9. Kenmare Stone Circle, County Kerry

Kenmare Stone Circle closes the list because it does the most in the least space – a short walk off Market Street in Kenmare, yet the wooded setting shuts out the town entirely. It is one of the larger circles in the south-west and an unusual one: not round but egg-shaped, fifteen boulders on the perimeter with a big central stone under a capstone, likely a burial. Locals call it ‘The Shrubberies’ or ‘The Druid’s Circle’. Like several sites here, its eastern gap frames the winter-solstice sunrise, and on that morning the first light passes through and strikes the central capstone.

Large standing stones arranged in an egg-shaped ring on a grassy lawn ringed by evergreen trees at Kenmare Stone Circle
Kenmare Stone Circle, Co. Kerry Courtesy Brian Morrison

The living custom is a hawthorn fairy tree standing beside the circle. Tradition holds that tying a ribbon or leaving a small token brings good fortune, and the tree is especially honoured around Lá Bealtaine on 1 May, when hawthorns are marked across Ireland. It is a fitting last stop, because it shows the same instinct running under every site on this list – water, stone or thorn, people keep leaving something and walking a circle around it. Kept privately but freely open, with an honesty box for donations, a gravel path and a small car park at the gate. Bring a light jacket even in July: the woodland setting sits a good deal cooler than the town centre a few hundred metres away.

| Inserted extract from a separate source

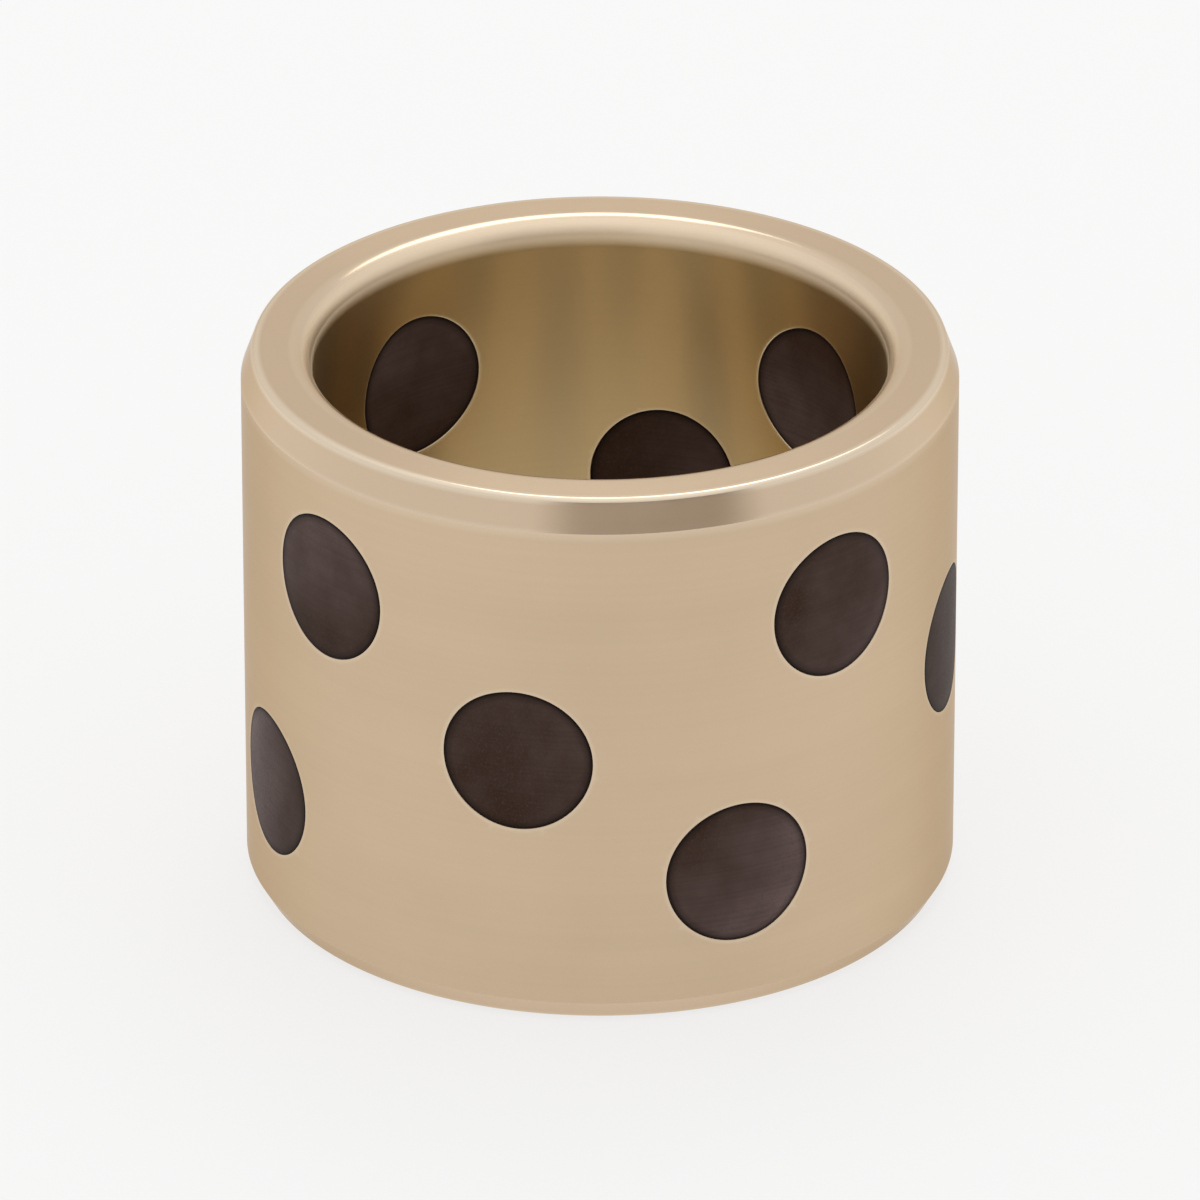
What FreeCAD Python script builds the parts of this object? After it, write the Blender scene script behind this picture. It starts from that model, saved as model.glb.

If you are stringing several of these together, plan your visits around the pattern days rather than the drive times. Turn up at St Gobnait’s on 11 February or Whitsunday, or at Tobernalt on the last Sunday of July, and you will find the wells busy and the rag trees freshly tied – the sites doing the thing they were built to do, rather than standing empty for a photograph.